Step by step technique to hit 50 to 75 yards

  1. Take your 2, 3 or 4 wedges and a bunch of golf balls to a practice area or a field. Take something like a bag or hat to place at the position where you hit from, so you can shoot your rangefinder back to that object to identify your distances. This will become clearer further down.
  2. Pick a 'feels like' swing for yourself. You should select 50% or feels like 75% whatever makes you comfortable and whichever is most reliable to repeat over and over. This will give you a ton of confidence to know you can keep doing it.
  3. We are only going to change lofts but use the same 'feels like' swing. The distance increase or decrease will come from lower loft for more distance or higher loft for less distance.
  4. Swing your 'feels like' swing hitting 10-15 balls with each wedge - the exact same swing for 10-15 balls with each of your 2-3 wedges. Higher loft will stay shorter and lower loft will go longer. You could use yellow balls for one wedge and white balls for the other wedge.
  5. Go to the area they landed. Remove the longest two and the shortest two. Then find a distance range but shooting your rangefinder to the spot you were hitting at.. The front ball may be 32 yards from your hitting spot and the longest ball may be 37 yards. Now you have your distance range with that wedge with that 'feels like' swing. 
  6. Repeat this with all your wedges and do it a few times - perhaps once a week to keep yourself sharp.
  7. Write down the distance range per wedge and the feels like swing percentage and remember to use this on the golf course in future.

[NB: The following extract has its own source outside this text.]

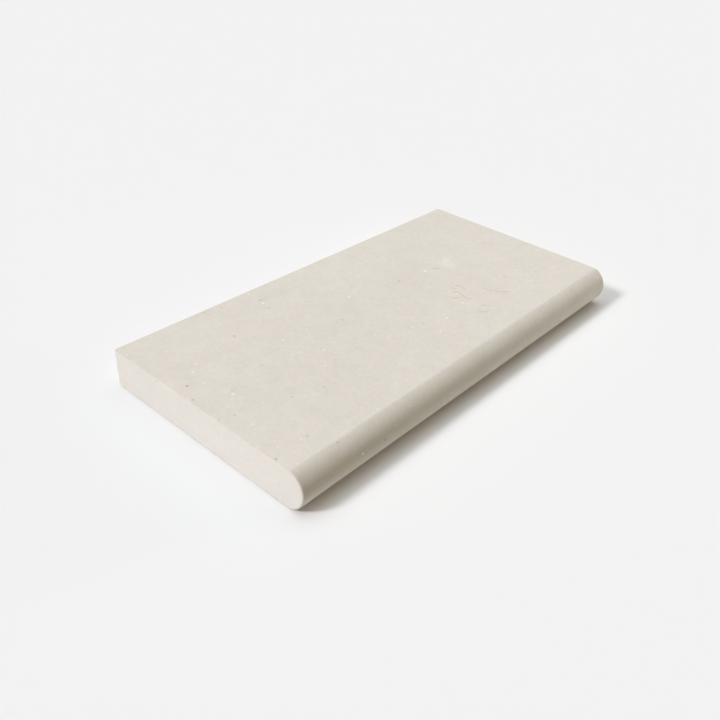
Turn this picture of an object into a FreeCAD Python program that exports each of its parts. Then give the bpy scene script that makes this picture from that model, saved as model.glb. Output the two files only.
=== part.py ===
"""A bullnose tile: one sawn slab of pale limestone, with one long edge ground to a full half round.

The frame: X runs along the rounded edge, Y runs across the tile with the rounded edge towards -Y,
and Z points up, out of the face that is walked on. The origin is on the bed, under the middle of
the tile. All sizes are in millimetres.

The section, drawn in the Y-Z plane, has a flat bed, a half-round nose, a flat top and a square
back edge, and it is the same all along the stone. The arrises of the back edge and of the two
sawn ends are rubbed down to small radii, as a mason leaves them so that they don't chip.
"""

import os

import FreeCAD
import Part

# Sizes of the stone
LENGTH = 600.0
WIDTH = 300.0
THICKNESS = 50.0

# Radii of the rubbed arrises
BACK_TOP_ARRIS = 3.0
BACK_BED_ARRIS = 2.0
END_ARRIS = 1.5

# A full bullnose is half a circle from bed to top, so the thickness sets its radius
NOSE_RADIUS = THICKNESS / 2.0

# Places in the frame
LEFT_END = -LENGTH / 2.0
RIGHT_END = LENGTH / 2.0
FRONT = -WIDTH / 2.0
BACK = WIDTH / 2.0
NOSE_CENTRE = FRONT + NOSE_RADIUS

# Two places nearer than this are the same place
SAME_PLACE = 0.001


def at(y, z):
    """A point of the section, in the plane of the left-hand end."""
    return FreeCAD.Vector(LEFT_END, y, z)


def section():
    """The outline of the stone as its left-hand end shows it, with the back corners still sharp."""
    nose = Part.Arc(at(NOSE_CENTRE, THICKNESS), at(FRONT, NOSE_RADIUS), at(NOSE_CENTRE, 0.0))
    bed = Part.LineSegment(at(NOSE_CENTRE, 0.0), at(BACK, 0.0))
    back = Part.LineSegment(at(BACK, 0.0), at(BACK, THICKNESS))
    top = Part.LineSegment(at(BACK, THICKNESS), at(NOSE_CENTRE, THICKNESS))
    return Part.Wire([line.toShape() for line in (nose, bed, back, top)])


def edges_at(stone, **place):
    """The edges whose middle lies at the given x, y or z."""

    def lies_there(edge):
        middle = edge.CenterOfMass
        return all(abs(getattr(middle, axis) - value) < SAME_PLACE for axis, value in place.items())

    return [edge for edge in stone.Edges if lies_there(edge)]


def bullnose_tile():
    """The section run along the whole length, with its arrises rubbed down."""
    stone = Part.Face(section()).extrude(FreeCAD.Vector(LENGTH, 0.0, 0.0))
    stone = stone.makeFillet(BACK_TOP_ARRIS, edges_at(stone, y=BACK, z=THICKNESS))
    stone = stone.makeFillet(BACK_BED_ARRIS, edges_at(stone, y=BACK, z=0.0))
    for end in (LEFT_END, RIGHT_END):
        stone = stone.makeFillet(END_ARRIS, edges_at(stone, x=end))
    [one_stone] = stone.Solids
    return one_stone


def main():
    os.makedirs("parts", exist_ok=True)
    tile = bullnose_tile()
    tile.exportStep("parts/bullnose_tile.step")
    print("bullnose_tile:", tile.ShapeType, "valid", tile.isValid(), "volume in mm3", round(tile.Volume))


main()
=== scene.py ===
"""The looks of the bullnose tile: one slab of pale shelly limestone, honed on top and round its nose.

All lengths are in metres, in the tile's own frame: X along the nose, Y from the nose to the back,
Z up, with the origin on the bed under the middle of the tile. The stone is made by two trees of
geometry nodes: the first runs the ground section along the tile, and the second eats the small
pits and the knocked arrises into it.
"""

import math

import bpy
from mathutils import Matrix, Vector


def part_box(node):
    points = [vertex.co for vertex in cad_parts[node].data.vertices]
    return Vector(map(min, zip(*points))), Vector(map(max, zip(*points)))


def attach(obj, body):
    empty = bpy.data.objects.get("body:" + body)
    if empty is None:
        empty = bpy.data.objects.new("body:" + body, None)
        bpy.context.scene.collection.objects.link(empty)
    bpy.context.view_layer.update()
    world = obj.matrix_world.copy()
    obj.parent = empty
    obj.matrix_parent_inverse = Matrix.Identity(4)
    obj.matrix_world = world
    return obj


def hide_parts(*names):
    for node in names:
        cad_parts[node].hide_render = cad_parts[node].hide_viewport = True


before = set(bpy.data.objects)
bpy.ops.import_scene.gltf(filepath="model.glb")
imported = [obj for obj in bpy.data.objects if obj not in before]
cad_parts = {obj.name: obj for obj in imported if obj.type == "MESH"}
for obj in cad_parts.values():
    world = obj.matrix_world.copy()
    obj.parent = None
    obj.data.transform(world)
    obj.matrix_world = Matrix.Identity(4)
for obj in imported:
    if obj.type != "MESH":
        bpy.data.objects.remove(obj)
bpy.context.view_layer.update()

MM = 0.001

# Sizes of the stone, from the solid that it replaces
stone_low, stone_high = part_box("bullnose_tile")
LENGTH = stone_high[0] - stone_low[0]
WIDTH = stone_high[1] - stone_low[1]
THICKNESS = stone_high[2] - stone_low[2]
NOSE_RADIUS = THICKNESS / 2
NOSE_CENTRE = stone_low[1] + NOSE_RADIUS
BACK_TOP_ARRIS = 3.0 * MM
BACK_BED_ARRIS = 2.0 * MM
END_ARRIS = 1.5 * MM
# The nose was ground to a slightly larger circle than the thickness, so it meets the top in a
# crease, which the honing took the edge off
NOSE_EXCESS = 1.45 * MM
CREASE_SOFTNESS = 0.6 * MM

# Facets of each quarter turn, and the gap under which two points are one
NOSE_STEPS = 60
ARRIS_STEPS = 7
SAME_POINT = 0.005 * MM

# A face is flat when its normal lies this much or more along one axis, and a flat face is the top
# when its normal points this much or more upward
FLAT = 0.99995
UPWARD = 0.99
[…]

Below is a video from my Youtube channel explaining this concept to hit a 50 yard pitch shot and a 75 yard pitch shot with two different clubs and the same swing. 

How do I control the distance from 50 to 75 yards?

Some people like to think of where their back swing must stop and then swing through the ball like a normal shot. You won't generate full shot club head speed with a shortened back swing and that by default will make the shot go a shorter distance EVEN WITH A FULL FOLLOW THROUGH

I like the idea of the clock system in Dave Pelz videos. I did use it for years.

As you can see, above, I've changed the clock to be a percentage for me. I hit my lob wedge 100 yards in full swing so I stop my back swing at 40%, 75% depending on the distance because 40% is of 100 yards is 40 yards. So the percentages and distance line up perfectly.

Here is the guru of the short game Dave Pelz giving us another explanation. With some awful music in the background

Which club should I use?

I use my 50° and my 54°  and 58° wedge. On full swings, the 50 degree goes 115-120 yards while the 58 degree goes around 100.

The 50 degree is good for inside 90 yards where there is a lot of space on the green before the pin. I use the 58 degree for inside 90 yards where the isn't much green to work with.

Start practicing with your sand wedge and perfect that. Then move onto your other clubs. It's better to be lethal with one club than average with two or three.

How to practice these shots

Step 1: Go to a practice facility or your local course where there is a green made for pitching. If you don't have that, get to a grass driving range. Worst case scenario is an artificial turf driving range but it will do. Pick one club you'd like to work on. Don't try it with all 3 wedges you own - you'll just confuse yourself when you first start.

Step 2: Just start hitting balls with your chosen feel percentage or position on the 'clock'. Hit 10-20 just to get loosened up and in a groove. Then start to observe how far the ball is going. 

Step 3: Put a head cover under your left armpit and keep it there throughout your swing to keep your armpits tucked in and get your body turning. We don't want to use just our arms here. Wrists can kill consistency with the 50 to 75 yard pitch shot. Try to remove their movement as much as possible.

Step 4: Hit balls with other wedges as you get more in tune with your chosen percentage or feels-like swing, and consciously take note of where your ball is landing relative to your power level. Pro-actively put that feeling into your brain so you can remember it on the course.

It's vital to be mindful when practicing otherwise you get onto the course and forget what you taught yourself. 

Don't worry too much about flight control and super spin on these pitch shots just yet. Worry most about distance control and shot setup. Once you have those fundamentals, you can play around with making the ball spin or hitting lower shots into the greens. 


So how to hit a 50 to 75 yard pitch shot? Follow the fundamentals in the video above and then practice it until you feel it in your bones. Always be conscious of yourself when practicing and be mindful of what you're doing and how it feels so you can replicate it on the course. 

I know it sounds stupid, but when you hit a good one, physically take the "fairy dust" after the shot and put it in your golf bag or your pocket while on the range or practice facility. It genuinely works!